1. ITV Report

Essex turns to UKIP in county elections

UKIP leader Nigel Farage campaigning in Cambridgeshire for the county council elections. Photo: ITV Anglia

The Tories have been sent a warning in their traditional Essex heartland, losing nine county council seats to a bullish Ukip.

Conservatives have dominated Essex County Council since 1958 and, with 59 of the 75 seats going into the election, it was always a case of their grip being loosened rather than lost.

By the end of Thursday night the administration had lost 19 seats, with Labour also making unexpected gains.

New UKIP councillors said they hoped their success would send a message to Downing Street from the home of Basildon Man - long held as symbol of unwavering Tory support.

Along with their county council gains, the party won a long-held Tory seat in a Basildon Council by-election. Kerry Smith took first blood, winning Basildon Westley Heights. Mr Smith hopes to put himself forward as a Ukip parliamentary candidate in two years' time.

"People are angry at mainstream politicians because the three parties offer no choice. Every seat UKIP wins is a chance to show we are true to our word and can evolve to be taken seriously as a party."

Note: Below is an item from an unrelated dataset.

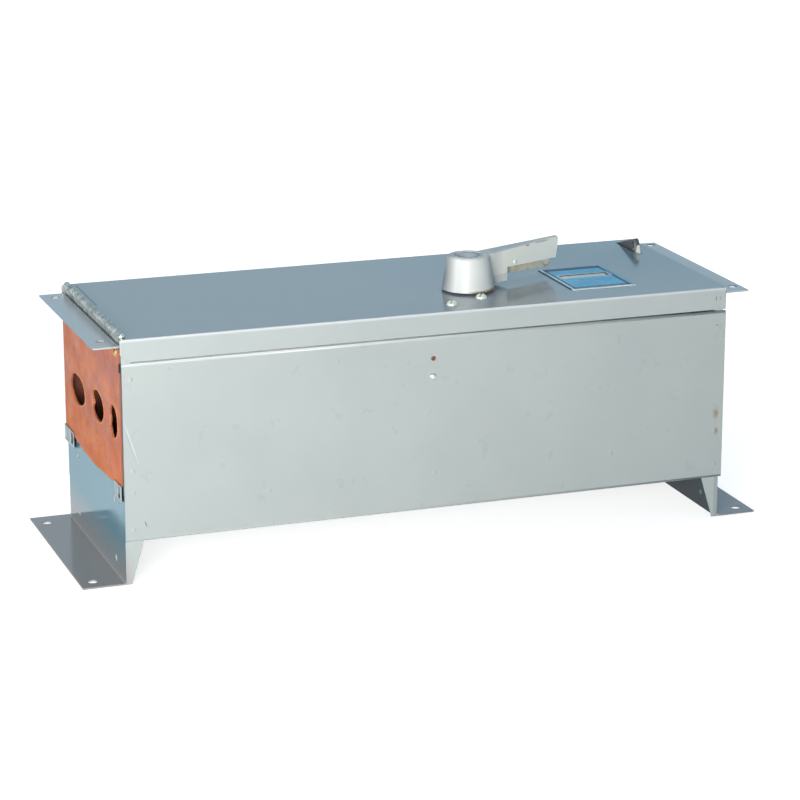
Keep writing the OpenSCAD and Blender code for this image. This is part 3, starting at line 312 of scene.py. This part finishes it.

– Kerry Smith, new Essex county councillor for UKIP

Nigel Le Gresley, who won Wickford Castledon in the Basildon Council by-election and Wickford Crouch in the county election, said he had swung from Liberal to Thatcherite before voting Labour in 1997.

But he said he had turned to UKIP after losing faith in "professional politicians".

"I hesitate to call them professional because that would credit them with a degree of competence they don't possess," he said.

"This is the quiet revolution of a striving class.

"I believe it is more than just a protest vote. But if it is a protest vote, what's the harm in that? Politics is about protest."

Conservative Tony Ball says "people want to give us a kick".

Basildon Council's Conservative leader Tony Ball said the party had to learn lessons from Ukip's surge, both at local and national level.

"Locally we have to reconnect with the electorate but we can't be naive about the fact these results are heavily influenced by people's feelings about the Government," he said.

"On the doorstep the message I'm getting is people want to give us a kick.

"I get the sense they are only lending their vote to UKIP but we can't take it for granted that we'll get it back. Nationally we need to offer a referendum on the EU, not only because it's the right thing to do but because it would also be politically very astute."

– Tony Ball, Conservative leader, Basildon Council
Baroness Angela Smith was the Labour MP for Basildon from 1997 until 2010. Credit: Nick Ansell/PA Archive/Press Association Images

Labour began Thursday night with just two county councillors but inflicted further damage, gaining seven.

But Baroness Angela Smith, the town's former Labour MP, said it was not only the Conservatives that had to learn lessons from UKIP's progress.

"They will predominantly take votes from the Tories but they are capable of damaging all three parties," she said.

"People like UKIP because they're not politicians.

"But it would be unwise to dismiss them as a protest vote."